**WHAT THE EXERCISE ASKS**
Every line below should be repeated exactly.

**DATA SECTION**

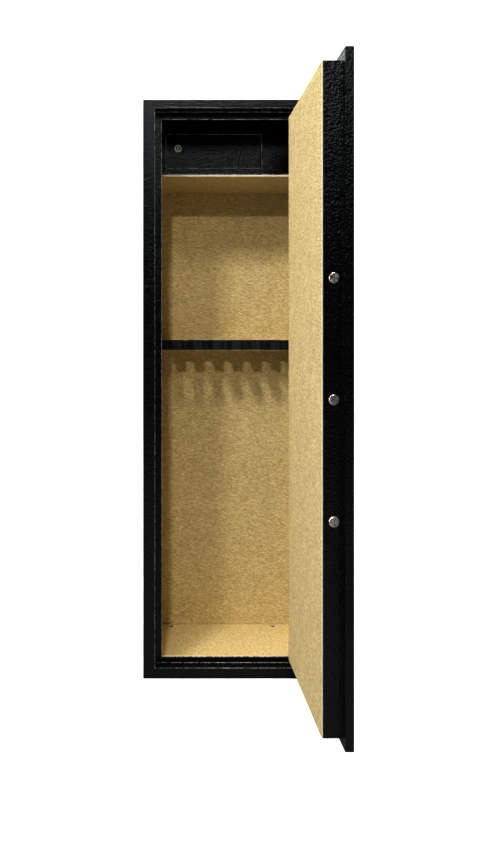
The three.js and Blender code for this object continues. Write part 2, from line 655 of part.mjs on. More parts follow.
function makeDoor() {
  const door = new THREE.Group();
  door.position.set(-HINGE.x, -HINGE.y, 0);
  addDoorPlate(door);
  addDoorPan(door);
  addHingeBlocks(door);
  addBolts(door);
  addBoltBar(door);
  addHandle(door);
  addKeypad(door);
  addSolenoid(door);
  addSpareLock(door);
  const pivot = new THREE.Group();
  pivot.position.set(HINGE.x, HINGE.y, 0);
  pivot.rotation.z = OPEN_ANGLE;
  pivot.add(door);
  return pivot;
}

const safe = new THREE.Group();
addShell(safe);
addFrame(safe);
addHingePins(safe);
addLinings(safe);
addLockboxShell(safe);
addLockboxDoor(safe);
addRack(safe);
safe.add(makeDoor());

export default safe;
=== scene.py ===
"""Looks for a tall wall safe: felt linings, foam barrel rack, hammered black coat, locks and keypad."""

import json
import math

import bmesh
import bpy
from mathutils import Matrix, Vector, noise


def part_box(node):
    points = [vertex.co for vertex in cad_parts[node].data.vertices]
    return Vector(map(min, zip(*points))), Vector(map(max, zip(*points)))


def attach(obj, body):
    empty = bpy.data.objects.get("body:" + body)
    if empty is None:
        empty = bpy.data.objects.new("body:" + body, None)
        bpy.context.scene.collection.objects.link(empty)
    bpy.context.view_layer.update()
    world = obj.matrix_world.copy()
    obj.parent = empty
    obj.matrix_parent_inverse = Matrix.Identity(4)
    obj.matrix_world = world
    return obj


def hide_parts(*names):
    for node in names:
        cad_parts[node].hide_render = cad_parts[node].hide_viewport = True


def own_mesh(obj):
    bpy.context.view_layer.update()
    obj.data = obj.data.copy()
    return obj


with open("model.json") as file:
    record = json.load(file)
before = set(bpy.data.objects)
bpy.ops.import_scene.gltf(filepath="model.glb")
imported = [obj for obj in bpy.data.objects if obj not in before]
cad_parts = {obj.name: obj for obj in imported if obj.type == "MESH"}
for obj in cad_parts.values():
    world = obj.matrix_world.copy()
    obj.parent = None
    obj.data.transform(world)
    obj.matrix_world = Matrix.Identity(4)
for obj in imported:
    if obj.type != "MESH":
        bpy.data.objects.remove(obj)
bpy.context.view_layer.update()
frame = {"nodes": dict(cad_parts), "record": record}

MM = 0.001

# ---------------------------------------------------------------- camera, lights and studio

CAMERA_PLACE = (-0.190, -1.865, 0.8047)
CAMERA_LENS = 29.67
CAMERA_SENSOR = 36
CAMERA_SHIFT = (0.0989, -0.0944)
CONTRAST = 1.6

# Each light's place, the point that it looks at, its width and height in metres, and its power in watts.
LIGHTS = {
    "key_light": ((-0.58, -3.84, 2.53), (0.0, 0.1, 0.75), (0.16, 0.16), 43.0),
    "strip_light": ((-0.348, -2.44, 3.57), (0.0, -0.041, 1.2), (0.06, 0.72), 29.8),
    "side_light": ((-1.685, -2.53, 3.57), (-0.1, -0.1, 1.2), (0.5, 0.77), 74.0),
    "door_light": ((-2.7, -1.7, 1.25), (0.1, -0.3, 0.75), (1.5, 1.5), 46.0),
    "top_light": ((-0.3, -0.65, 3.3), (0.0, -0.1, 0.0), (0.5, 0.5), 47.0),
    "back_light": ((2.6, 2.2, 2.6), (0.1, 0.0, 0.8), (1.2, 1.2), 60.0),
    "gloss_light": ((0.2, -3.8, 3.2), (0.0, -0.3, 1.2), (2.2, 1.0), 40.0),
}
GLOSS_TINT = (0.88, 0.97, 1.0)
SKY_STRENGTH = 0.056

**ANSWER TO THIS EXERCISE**
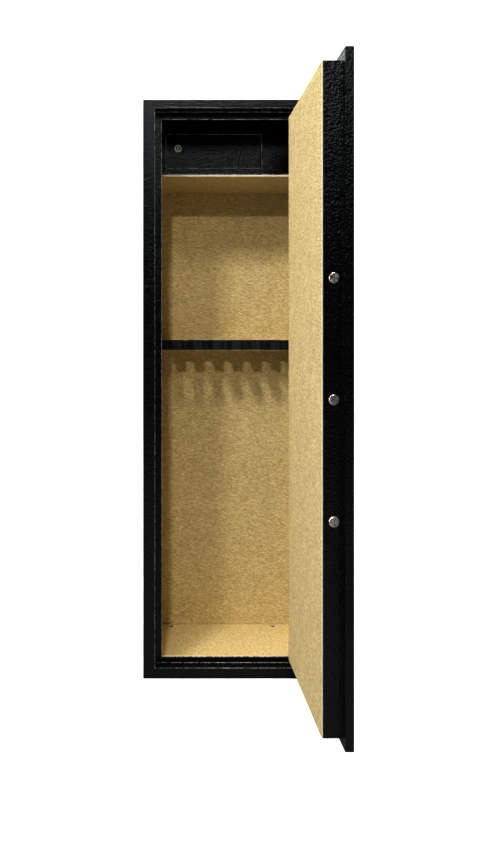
The three.js and Blender code for this object continues. Write part 2, from line 655 of part.mjs on. More parts follow.
function makeDoor() {
  const door = new THREE.Group();
  door.position.set(-HINGE.x, -HINGE.y, 0);
  addDoorPlate(door);
  addDoorPan(door);
  addHingeBlocks(door);
  addBolts(door);
  addBoltBar(door);
  addHandle(door);
  addKeypad(door);
  addSolenoid(door);
  addSpareLock(door);
  const pivot = new THREE.Group();
  pivot.position.set(HINGE.x, HINGE.y, 0);
  pivot.rotation.z = OPEN_ANGLE;
  pivot.add(door);
  return pivot;
}

const safe = new THREE.Group();
addShell(safe);
addFrame(safe);
addHingePins(safe);
addLinings(safe);
addLockboxShell(safe);
addLockboxDoor(safe);
addRack(safe);
safe.add(makeDoor());

export default safe;
=== scene.py ===
"""Looks for a tall wall safe: felt linings, foam barrel rack, hammered black coat, locks and keypad."""

import json
import math

import bmesh
import bpy
from mathutils import Matrix, Vector, noise


def part_box(node):
    points = [vertex.co for vertex in cad_parts[node].data.vertices]
    return Vector(map(min, zip(*points))), Vector(map(max, zip(*points)))


def attach(obj, body):
    empty = bpy.data.objects.get("body:" + body)
    if empty is None:
        empty = bpy.data.objects.new("body:" + body, None)
        bpy.context.scene.collection.objects.link(empty)
    bpy.context.view_layer.update()
    world = obj.matrix_world.copy()
    obj.parent = empty
    obj.matrix_parent_inverse = Matrix.Identity(4)
    obj.matrix_world = world
    return obj


def hide_parts(*names):
    for node in names:
        cad_parts[node].hide_render = cad_parts[node].hide_viewport = True


def own_mesh(obj):
    bpy.context.view_layer.update()
    obj.data = obj.data.copy()
    return obj


with open("model.json") as file:
    record = json.load(file)
before = set(bpy.data.objects)
bpy.ops.import_scene.gltf(filepath="model.glb")
imported = [obj for obj in bpy.data.objects if obj not in before]
cad_parts = {obj.name: obj for obj in imported if obj.type == "MESH"}
for obj in cad_parts.values():
    world = obj.matrix_world.copy()
    obj.parent = None
    obj.data.transform(world)
    obj.matrix_world = Matrix.Identity(4)
for obj in imported:
    if obj.type != "MESH":
        bpy.data.objects.remove(obj)
bpy.context.view_layer.update()
frame = {"nodes": dict(cad_parts), "record": record}

MM = 0.001

# ---------------------------------------------------------------- camera, lights and studio

CAMERA_PLACE = (-0.190, -1.865, 0.8047)
CAMERA_LENS = 29.67
CAMERA_SENSOR = 36
CAMERA_SHIFT = (0.0989, -0.0944)
CONTRAST = 1.6

# Each light's place, the point that it looks at, its width and height in metres, and its power in watts.
LIGHTS = {
    "key_light": ((-0.58, -3.84, 2.53), (0.0, 0.1, 0.75), (0.16, 0.16), 43.0),
    "strip_light": ((-0.348, -2.44, 3.57), (0.0, -0.041, 1.2), (0.06, 0.72), 29.8),
    "side_light": ((-1.685, -2.53, 3.57), (-0.1, -0.1, 1.2), (0.5, 0.77), 74.0),
    "door_light": ((-2.7, -1.7, 1.25), (0.1, -0.3, 0.75), (1.5, 1.5), 46.0),
    "top_light": ((-0.3, -0.65, 3.3), (0.0, -0.1, 0.0), (0.5, 0.5), 47.0),
    "back_light": ((2.6, 2.2, 2.6), (0.1, 0.0, 0.8), (1.2, 1.2), 60.0),
    "gloss_light": ((0.2, -3.8, 3.2), (0.0, -0.3, 1.2), (2.2, 1.0), 40.0),
}
GLOSS_TINT = (0.88, 0.97, 1.0)
SKY_STRENGTH = 0.056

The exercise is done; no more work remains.